The Canadian-born actor performed most of the major Shakespeare roles, including Hamlet, Iago, Othello, Prospero, Henry V and a staggering King Lear at Lincoln Center in 2004. He was a frequent star at the Stratford Shakespeare Festival in Canada.
“I’ve become simpler and simpler with playing Shakespeare,” he said in 2007. “I’m not as extravagant as I used to be. I don’t listen to my voice so much anymore. All the pitfalls of playing the classics — you can fall in love with yourself.”
He won two Tony Awards. The first was in 1974 for best actor in a musical for playing the title role in “Cyrano” and his second in 1997 for his portrayal of John Barrymore in Barrymore. He also won two Emmys.
Plummer was born Arthur Christopher Orme Plummer in Toronto. His maternal great-grandfather was former Canadian Prime Minister Sir John Abbott. His parents divorced shortly after his birth and he was raised by his mother and aunts.
Plummer began his career on stage and in radio in Canada in the 1940s and made his Broadway debut in 1954 in “The Starcross Story.” While still a relative unknown, he was cast as Hamlet in a 1963 performance co-starring Robert Shaw and Michael Caine. It was taped by the BBC at Elsinore Castle in Denmark, where the play is set, and released in 1964. It won an Emmy.
Plummer married Tony-winning actress Tammy Grimes in 1956, and fathered his only child, actress Amanda Plummer, in 1957. Like both her parents, she also won a Tony, in 1982 for Agnes of God. (Grimes won two Tonys, for Private Lives and The Unsinkable Molly Brown.)
Plummer and Grimes divorced in 1960. A five-year marriage to Patricia Lewis ended in 1967. Plummer married his third wife, dancer Taylor, in 1970, and credited her with helping him overcome a drinking problem.
He was given Canada’s highest civilian honour when he was invested as Companion of the Order of Canada by Queen Elizabeth II in 1968, and was inducted into the American Theatre’s Hall of Fame in 1986.
Julie Andrews, Helen Mirren and Chris Evans, among others, condoled the death of the Sound of Music star Christopher Plummer.
Check them out here
“The world has lost a consummate actor today and I have lost a cherished friend. I treasure the memories of our work together and all the humour and fun we shared through the years. My heart and condolences go out to his lovely wife, Elaine, and his daughter, Amanda.” — Plummer’s Sound of Music co-star Julie Andrews, in a statement.
“He was a mighty force both as Man and Actor. He was an actor in the 19th century meaning of the word—his commitment to his profession. His art was total, theatre being a constant and the most important part of the totality of his drive to engage with storytelling. He was fearless, energetic, courageous, knowledgeable, professional and a monument to what an actor can be.
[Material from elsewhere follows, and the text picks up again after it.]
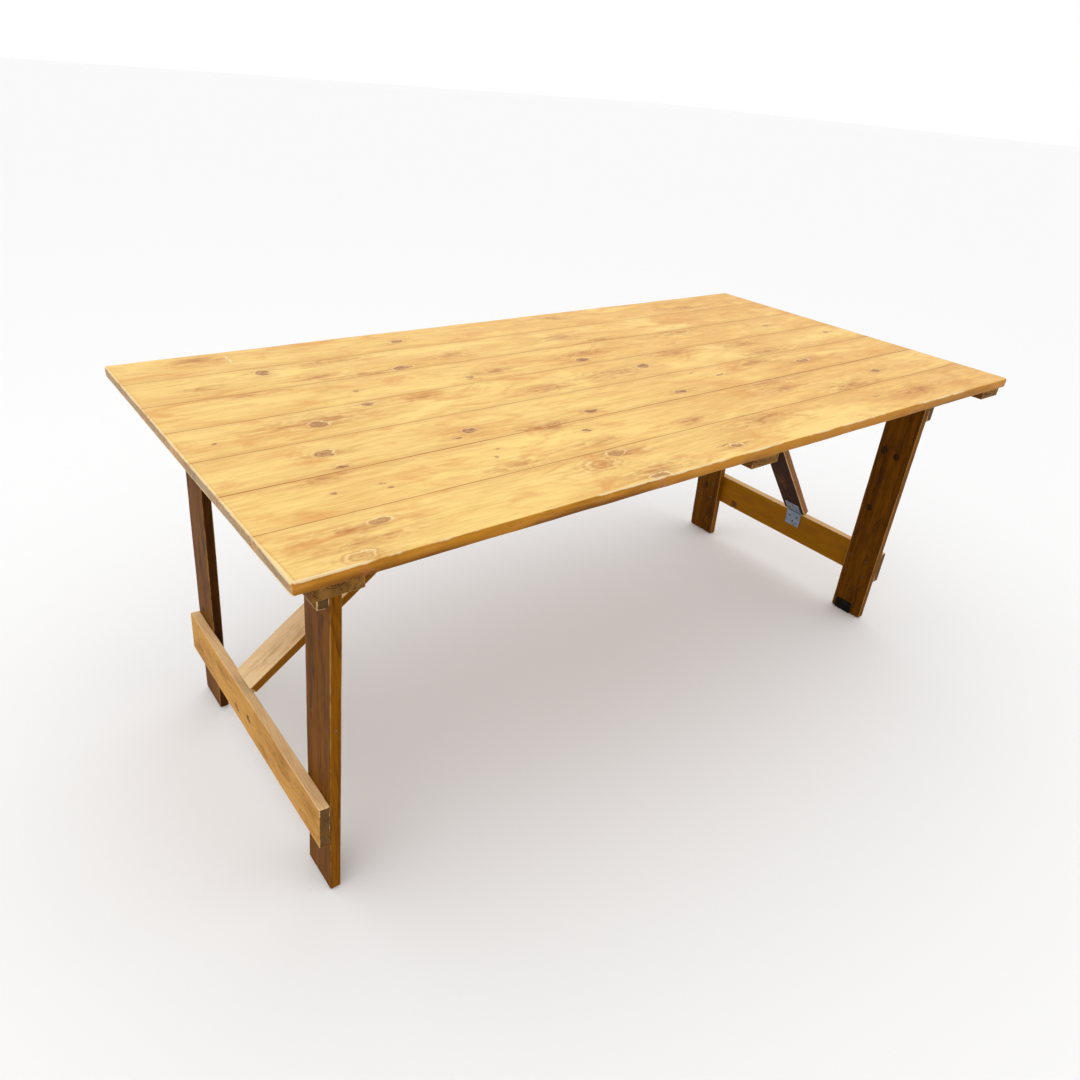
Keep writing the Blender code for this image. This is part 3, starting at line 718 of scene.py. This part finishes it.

A Great Actor in the truest sense.” — Helen Mirren, who co-starred with Plummer in his Oscar-nominated role of Tolstoy in The Last Station, in a written statement.
“Mr Plummer was a timeless actor who entertained millions around the world and inspired many to pursue the arts. A true gentleman and a consummate professional, his presence both on and off the stage will be thoroughly missed. On behalf of all Canadians, I extend my deepest condolences to his family, his friends, and his many fans.” — Canadian Prime Minister Justin Trudeau in a statement.
“What an unbelievable loss. Few careers have such longevity and impact. One of my favourite memories from Knives Out was playing the piano together in the Thrombey house between setups. He was a lovely man and a legendary talent.” — Chris Evans, who co-starred with Plummer in 2019′s Knives Out, on Twitter.
“RIP to Christopher Plummer, a living legend who loved his craft, and was an absolute gentleman. So lucky to have shared a set with him.” — Knives Out director Rian Johnson, via Twitter.
“My heart is broken, my dear Chris. I feel your loss deep inside. How lucky was I having you next to me in what’s been one the best experiences of my career.” — Knives Out star Ana de Armas on Instagram.
“Chris Plummer knew every acting trick in the book – and many that weren’t even in the book.” — Taylor Hackford, who directed Plummer in 1995′s Dolores Claiborne, in a statement.
“He was what I call a friend. What is the definition of a friend? Somebody you know intimately whose every breath and every thought that is so much like yours or can a friend be someone whose life is intertwined near and afar with great gaps of time between meetings? That was the kind of friend Chris Plummer was to me.” — William Shatner, who starred with Plummer in Star Trek VI: The Undiscovered Country, on Twitter.
“What a legend. What a loss. Thank you, Mr Plummer.” — actor Dan Levy on Twitter.
“What a guy. What a talent. What a life. And I was fortunate enough to work with him less than 2 years ago and had a wonderful experience.” — Ridley Scott, who directed Plummer in 2017′s All the Money in the World, in a written statement.
“‘Blossom of snow, may you bloom and grow, bloom and grow forever.’ RIP Christopher Plummer. You lit up screen and stage over a lifetime of art.” — Dan Rather on Twitter.
“Pixar remembers Christopher Plummer, who as Charles Muntz in Up, taught us that ‘adventure is out there.’ Rest in peace, good friend.” — Pixar, on Twitter.
“If I live to be 91 maybe I’ll have time to fully appreciate all the great work of Christopher Plummer.” — actor Dave Foley on Twitter.
“Christopher Plummer was, well, the Captain. Although he had a love/not-so-much relationship with his role in The Sound of Music, he gradually came around to realising that he might as well embrace the movie and his performance in it.” — Ted Chapin, president of The Rodgers & Hammerstein Organization, in a statement.